### Supplied records
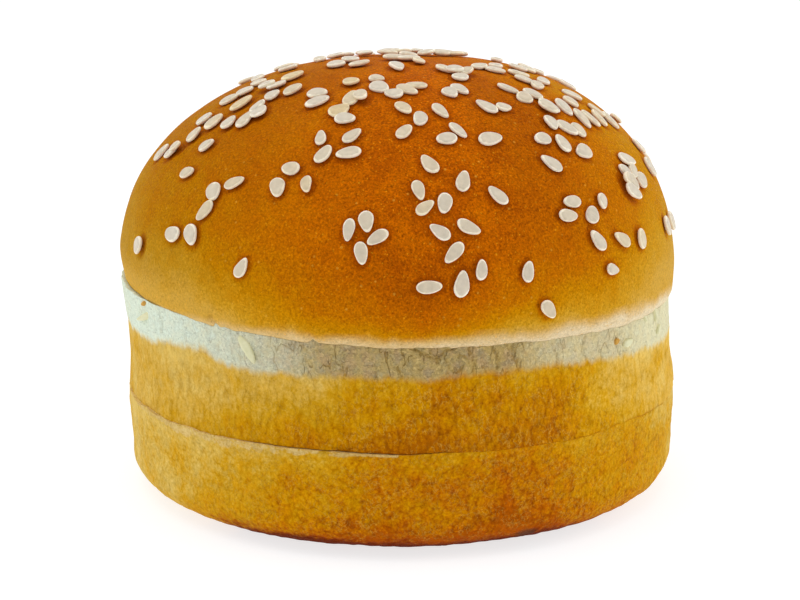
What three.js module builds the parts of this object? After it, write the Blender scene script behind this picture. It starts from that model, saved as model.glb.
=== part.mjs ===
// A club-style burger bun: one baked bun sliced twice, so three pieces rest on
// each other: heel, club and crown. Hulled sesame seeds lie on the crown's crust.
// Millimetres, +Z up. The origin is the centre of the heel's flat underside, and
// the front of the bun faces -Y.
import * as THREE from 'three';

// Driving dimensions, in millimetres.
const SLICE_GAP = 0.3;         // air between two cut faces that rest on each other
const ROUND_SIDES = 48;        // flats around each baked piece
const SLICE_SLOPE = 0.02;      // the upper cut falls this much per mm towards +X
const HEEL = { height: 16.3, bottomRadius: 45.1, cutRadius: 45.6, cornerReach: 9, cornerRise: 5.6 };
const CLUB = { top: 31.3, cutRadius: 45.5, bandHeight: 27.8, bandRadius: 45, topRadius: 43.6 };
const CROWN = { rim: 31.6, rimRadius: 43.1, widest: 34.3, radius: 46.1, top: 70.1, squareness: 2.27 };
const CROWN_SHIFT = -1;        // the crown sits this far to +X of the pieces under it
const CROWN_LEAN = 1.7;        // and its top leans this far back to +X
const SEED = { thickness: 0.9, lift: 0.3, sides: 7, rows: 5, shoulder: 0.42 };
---
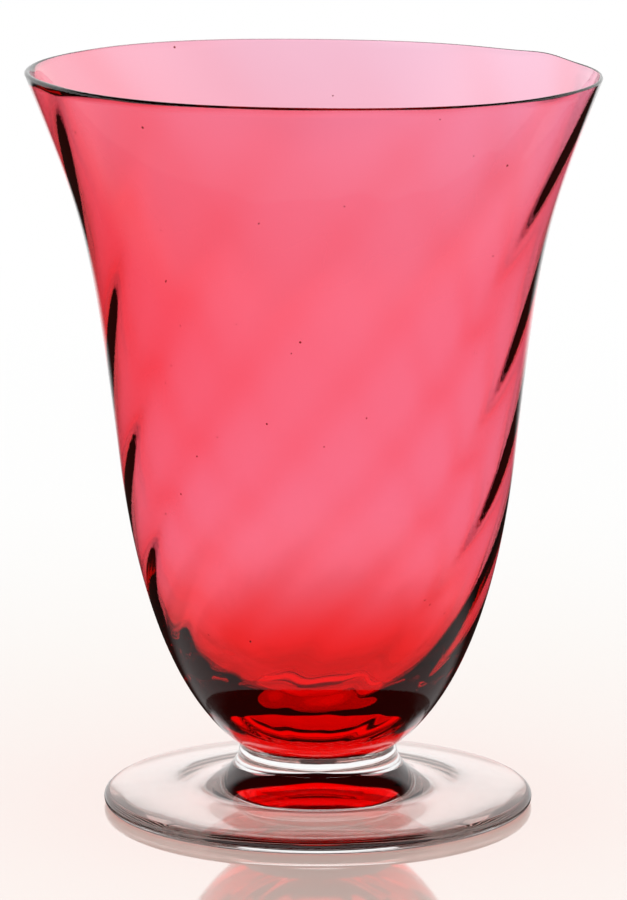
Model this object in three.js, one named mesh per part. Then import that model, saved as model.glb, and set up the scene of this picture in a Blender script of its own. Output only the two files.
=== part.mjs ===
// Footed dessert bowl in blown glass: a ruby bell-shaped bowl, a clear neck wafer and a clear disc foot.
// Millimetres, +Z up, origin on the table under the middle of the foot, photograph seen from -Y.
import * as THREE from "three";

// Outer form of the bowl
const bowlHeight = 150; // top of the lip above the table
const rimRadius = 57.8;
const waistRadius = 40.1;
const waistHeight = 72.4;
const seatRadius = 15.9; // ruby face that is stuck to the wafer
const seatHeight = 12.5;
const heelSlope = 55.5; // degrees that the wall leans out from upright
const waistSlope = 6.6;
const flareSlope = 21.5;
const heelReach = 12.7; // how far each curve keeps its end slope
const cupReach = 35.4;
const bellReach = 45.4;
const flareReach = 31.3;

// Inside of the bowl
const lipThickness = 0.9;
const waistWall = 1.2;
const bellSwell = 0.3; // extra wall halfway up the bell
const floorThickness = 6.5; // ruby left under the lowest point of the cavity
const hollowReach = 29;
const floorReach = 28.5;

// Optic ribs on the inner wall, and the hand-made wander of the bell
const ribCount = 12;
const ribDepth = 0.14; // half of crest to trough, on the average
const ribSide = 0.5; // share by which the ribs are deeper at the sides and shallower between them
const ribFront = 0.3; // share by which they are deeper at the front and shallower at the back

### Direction
Reproduce verbatim the lines above, from the line with "What three.js module" through the line with "import * as THREE from 'three';".

### Reply to the exercise
What three.js module builds the parts of this object? After it, write the Blender scene script behind this picture. It starts from that model, saved as model.glb.
=== part.mjs ===
// A club-style burger bun: one baked bun sliced twice, so three pieces rest on
// each other: heel, club and crown. Hulled sesame seeds lie on the crown's crust.
// Millimetres, +Z up. The origin is the centre of the heel's flat underside, and
// the front of the bun faces -Y.
import * as THREE from 'three';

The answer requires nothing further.